Was the recent assessment (by the Transparency International) of Nigeria fair? I can cite a number of signals that will make it difficult for any unbiased assessor to agree with TI. The books of the dominant revenue earner in Nigeria were virtually thrown open for global scrutiny and accountability when Nigeria co-initiated the Extractive Industries Transparency Initiative (EITI). What about the initiative on the vexed issue of land allocation and distribution in Abuja? What about the reforms in the contract award system that have salvaged and saved billions of naira from loaded and padded contracts? What about the tension that has been generated by the resistance of the beneficiaries of corrupt patronage? As regards the efficacy of the Independent Corrupt Practices Commission (ICPC) and the Economic and Financial Crimes Commission (EFCC) I am not sure whether the pace and bite that are expected of them are not undermined by the dysfunctions of democracy whose inherent permissiveness create loopholes for criminals to hibernate.

Way back in 2003 I thought that it would be unfair for President Obasanjo not to be reelected. I believed that his towering efforts will, in deference to the logic of gestation, not begin to fruitful and ripen for harvest until a year or two hence and it would have been unfair for somebody else to take the glory. Nigeria's situation is precarious today not because there is no manifestation of a redemptive potential but because as the rites of passage and its attendant pains grate hard people are beginning to lose their nerve and manifest a self-destructive streak.

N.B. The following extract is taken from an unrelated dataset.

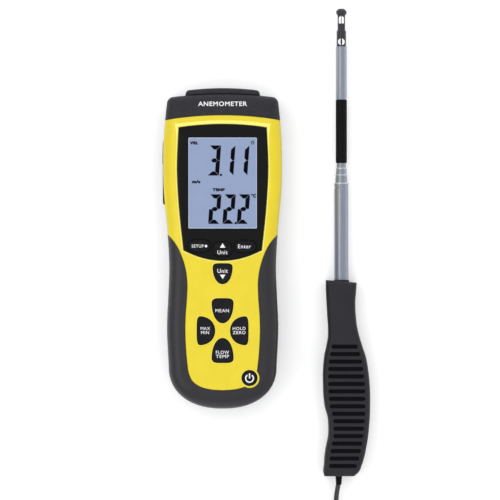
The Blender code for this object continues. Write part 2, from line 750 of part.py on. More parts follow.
def add_socket_housing():
    """The block that carries the probe socket, with a neck that reaches into the shells."""
    xs = np.linspace(-BLOCK_HALF, BLOCK_HALF, 15)
    top = METER_LENGTH / 2
    lower = [(x, BODY_TOP + GAP - TOP_DROP * (x / (WAIST - TOP_CORNER)) ** 2 * 0.82) for x in xs]
    upper = [(x * 0.985, top - BLOCK_DROP * (x / BLOCK_HALF) ** 2) for x in xs[::-1]]
    block = prism("socket_housing", lower + upper, BLOCK_Z[0], BLOCK_Z[1])
    join(block, rod("neck", NECK_RADIUS, NECK_END, BODY_TOP + 1.5 * MM, (0.0, SOCKET_Z)))
    cut(block, rod("bore", SOCKET_RADIUS + GAP, NECK_END - 8 * MM, AROUND, (0.0, SOCKET_Z)))
    dress(block, "dark_abs")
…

Public criticism is, in a significant respect, sliding into ego contest with the President whose hardy self assuredness is frequently misconstrued as arrogance and insensitivity. There is an apparent lack of will by many Nigerians to make Nigeria work and people seem to have resorted to waiting and wishing a fulfilment of their worst expectations. The reform agenda of the government is probably the last chance Nigeria has and what we make of it is entirely in our hands.